WOM, IRAN (BNO NEWS) — A man who was previously convicted of murdering an 8-year-old boy was hung inside a prison in the northern Iranian city of Qom on Saturday, state-run media reported.
The Fars News Agency reported that the murder took place earlier this year when the 8-year-old boy had gone out to buy some food nearby. When he did not return after 20 minutes, his mother got worried and began searching for him. She informed police about two hours later when she was unable to find him.
The suspicion of investigating officers soon fell on a man who lived in the same neighborhood and had been in contact with the boy on previous occasions. The boy’s body was found inside a large plastic bag when police entered the house after obtaining a warrant.
Fars reported that the suspect initially claimed that the boy died when he fell and hit his head. But he later admitted during interrogations that he had killed the boy by hitting him on the head. The man was later convicted of murder and was hung inside a prison in Qom on Saturday.
On May 29, Iran hung two men who were previously convicted of raping young children. It followed the execution of a serial killer and ten other people just several days earlier. Murder, rape, and drugs trafficking are among the crimes which are punishable by death in Iran.
According to Amnesty International, the Iranian government acknowledged that at least 252 people were executed in Iran last year, although their reports indicate the actual figure is more than 550. Among those executed were five women and one adult who committed his crime when he was underage.
The vast majority of those executed in Iran last year was for alleged drug trafficking, a crime authorities claim has led to the deaths of more than 4,000 police officers in recent years.

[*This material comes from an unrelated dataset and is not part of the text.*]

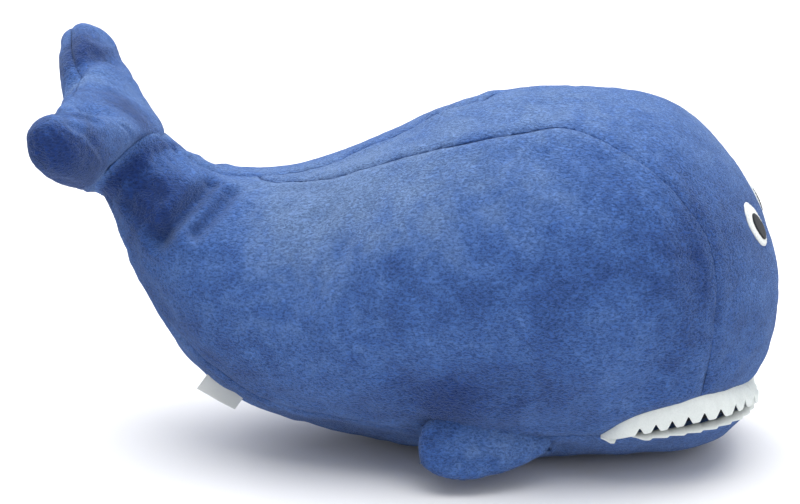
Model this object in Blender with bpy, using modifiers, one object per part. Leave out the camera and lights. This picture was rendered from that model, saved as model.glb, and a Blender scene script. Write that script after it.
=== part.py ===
"""A stuffed plush whale: sewn panels over fillings, with a jaw, flukes and fins that move at their seams.

The whale looks along +X, +Z is up, and its right side faces -Y. The origin is on the flat of the belly
that it rests on. All lengths are in metres.
"""
import math

import bmesh
import bpy
from mathutils import Matrix, Vector
from mathutils.bvhtree import BVHTree

# Overall sizes
body_length = 0.400
body_height = 0.225
body_width = 0.200
rest_place_share = 0.5375

# Cloth, felt and the gaps between pieces
panel_thickness = 0.0025
lining_thickness = 0.0020
felt_thickness = 0.0012
seam_gap = 0.0008
clearance = 0.0003
filling_gap = 0.0010
filling_facet_share = 0.5
running_gap = 0.0006
overrun = 0.300

# Mouth and jaw
upper_tooth_length = 0.0155
lower_tooth_length = 0.0055
lower_tooth_droop = 0.0045
tooth_pitch = 0.0096
tooth_band_share = 0.52
bite_gap = 0.0015
upper_tooth_start = 0.012
lower_tooth_start = 0.008
rim_ray_count = 60
jaw_relief_angle = math.radians(5)

# Tail
tail_half_span = 0.117
tail_length = 0.080
tail_root_fullness_share = 1.055
tail_rise_angle = math.radians(52)
tail_twist_angle = math.radians(4.5)
tail_thickness = 0.040
root_arc_steps = 10

# Fins
fin_length = 0.083
fin_width = 0.044
fin_thickness = 0.0145
fin_root_x = 0.054
fin_root_height = 0.028
fin_lean_angle = math.radians(56)
fin_splay_angle = math.radians(9)
fin_seat_gap = 0.0005

# Small pieces
label_length = 0.026
label_width = 0.012
label_thickness = 0.0008
label_x = -0.147
eye_height = 0.026
eye_width = 0.018
eye_thickness = 0.0012
eye_spacing = 0.058
eye_level = 0.150

# Side view of the body from the tail to the nose: the top's x and z, the bottom's x and z, the half width
body_station_shares = (
    (0.052, 0.888, -0.033, 0.719, 0.32),
    (0.079, 0.845, -0.008, 0.676, 0.32),
    (0.113, 0.802, 0.013, 0.547, 0.40),
    (0.160, 0.752, 0.060, 0.380, 0.52),
    (0.230, 0.745, 0.130, 0.205, 0.64),
    (0.315, 0.774, 0.240, 0.085, 0.76),
    (0.420, 0.855, 0.375, 0.032, 0.88),
    (0.522, 0.943, 0.508, -0.001, 0.95),
    (0.640, 0.982, 0.645, -0.004, 1.00),
    (0.755, 0.980, 0.762, 0.006, 0.99),
    (0.855, 0.935, 0.868, 0.019, 0.89),
    (0.937, 0.815, 0.946, 0.052, 0.68),
    (0.980, 0.652, 0.975, 0.230, 0.44),
    (1.000, 0.540, 0.996, 0.390, 0.20),
)
body_ring_count = 12
body_roundness = 2.2

# The flukes from the middle to a tip: place along the span, leading edge, trailing edge, half thickness
tail_station_shares = (
    (0.000, -0.38, 0.76, 0.60),
    (0.210, -0.38, 0.78, 0.60),
    (0.350, -0.04, 0.81, 0.57),
    (0.530, 0.13, 0.86, 0.56),
    (0.750, 0.35, 0.91, 0.48),
    (0.930, 0.55, 0.94, 0.30),
)
tail_ring_count = 8

# The fin from its root to its rounded end: place along it, middle, half width, half thickness
fin_station_shares = (
    (0.01, 0.00, 0.12, 0.35),
    (0.14, 0.04, 0.24, 0.65),
    (0.38, 0.10, 0.40, 0.95),
    (0.65, 0.14, 0.50, 1.00),
    (0.88, 0.14, 0.43, 0.80),
    (0.98, 0.14, 0.24, 0.50),
)
fin_ring_count = 8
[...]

According to human rights groups, trials in Iran do often not meet international standards of fairness. Proceedings, particularly those held outside Tehran, are often summary, lasting only a few minutes. Mass trials also take place on some occasions.
In October 2010, Amnesty International reported, Iran’s Interior Minister stated that the campaign against drug trafficking was being intensified, and the Prosecutor General stated in the same month that new measures had been taken to speed up the judicial processing of drug-trafficking cases, including by referring all such cases to his office, thereby denying them a right to appeal to a higher tribunal, as is required under international law.
Two months later, the amended Anti-Narcotics Law came into force, apparently making it easier to sentence to death those convicted of drug trafficking, according to Amnesty International. The law extended the scope of the death penalty to include additional categories of illegal drugs such as crystal meth, possession of which became punishable by death. Under the Anti-Narcotics Law, some defendants are not granted a right to appeal, as their convictions and sentences are confirmed by the state Prosecutor-General.
Family members of executed persons also faced persecution in some cases last year and were often not given the bodies of their relatives for burial. Others said that they had to pay officials in order to receive their relatives’ bodies, as payment for the rope used to hang them.